While there remain questions about what it means “forces…associated” with the Taliban or al-Qaida, category (1) above seems to fall pretty squarely into the interpretation of the AUMF the Administration has now successfully advanced before the D.C. federal courts. It is at least in part consistent with the kind of detention contemplated by the international law of armed conflict. And beyond that – as the habeas cases are making clear – the legality of such detentions depends a lot on the particular facts of the case. Category (2), while also leaving some ambiguities, sounds a fair bit like conduct that is now – but was not necessarily in 2001 – covered by the federal criminal laws of the United States. Receiving military training from a terrorist organization is its own independent federal crime and/or is almost certainly prosecutable under the extraterritorial material support offense. Category (4) – “History of associations with extremist activity” – seems to me simply too vague to make heads or tails of. It is not – and the report does not suggest that it is – a legal category of some kind. But even as a descriptive tag, it seems to me broad enough to include almost anything. Or not. So for now I leave it to one side.

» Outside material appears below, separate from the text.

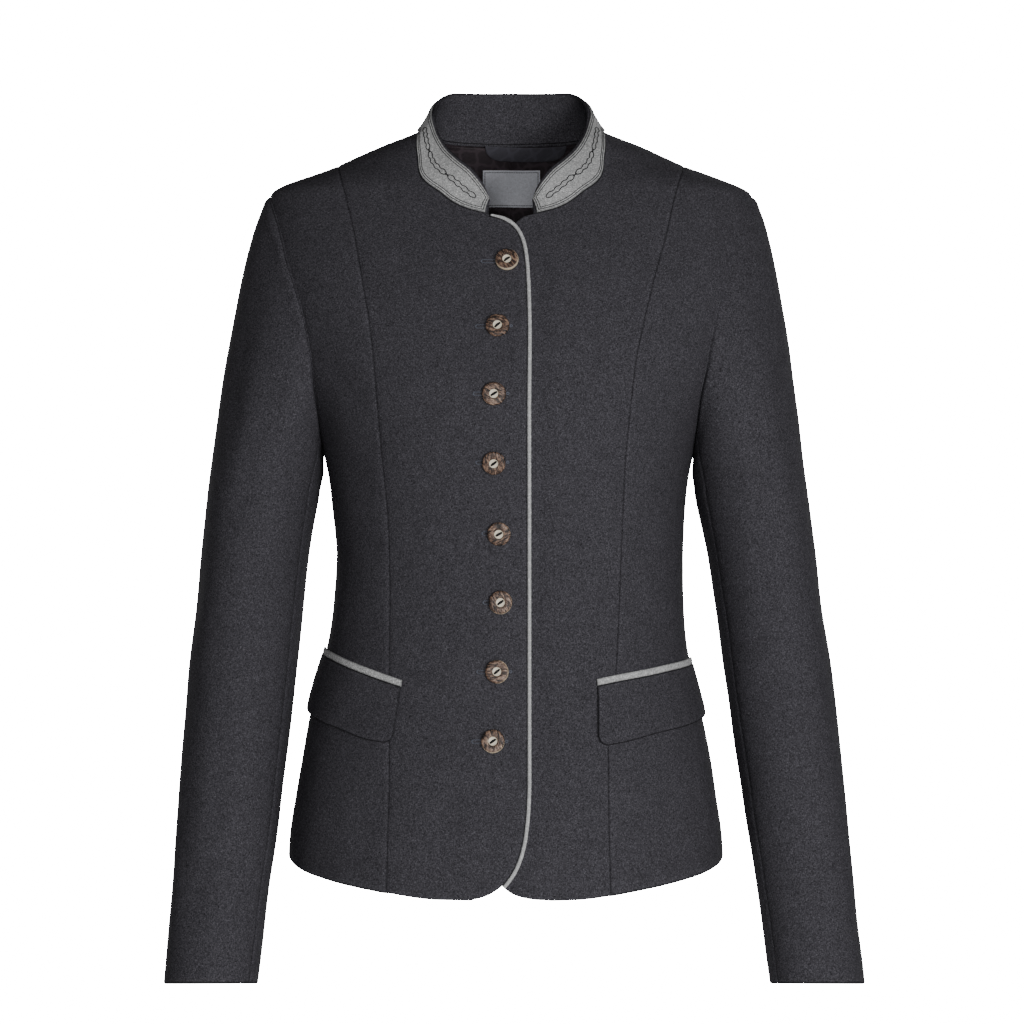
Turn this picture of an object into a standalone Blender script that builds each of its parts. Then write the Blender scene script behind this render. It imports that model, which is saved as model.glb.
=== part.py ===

Which brings us to Category (3) – those with “[e]xpressed recidivist intent.” Assuming such men do not also fall into any of the other descriptive categories, I take it that such an individual is one for whom the circumstances of his seizure are either unknown or not plausibly in the context of armed conflict, for whom there is no available information as to his past activities, but who, at some point during the past 8 years of detention in/around Guantanamo Bay, has indicated that if released, he’d like to, for example, kill Americans. If I were President Obama, this is the guy whose case would keep me up nights. But here’s a question, and it is a genuine one: By what law may the United States detain someone who, without more (i.e. no evidence of Al Qaeda membership, of engagement in armed conflict, etc.), expresses an intention to do harm?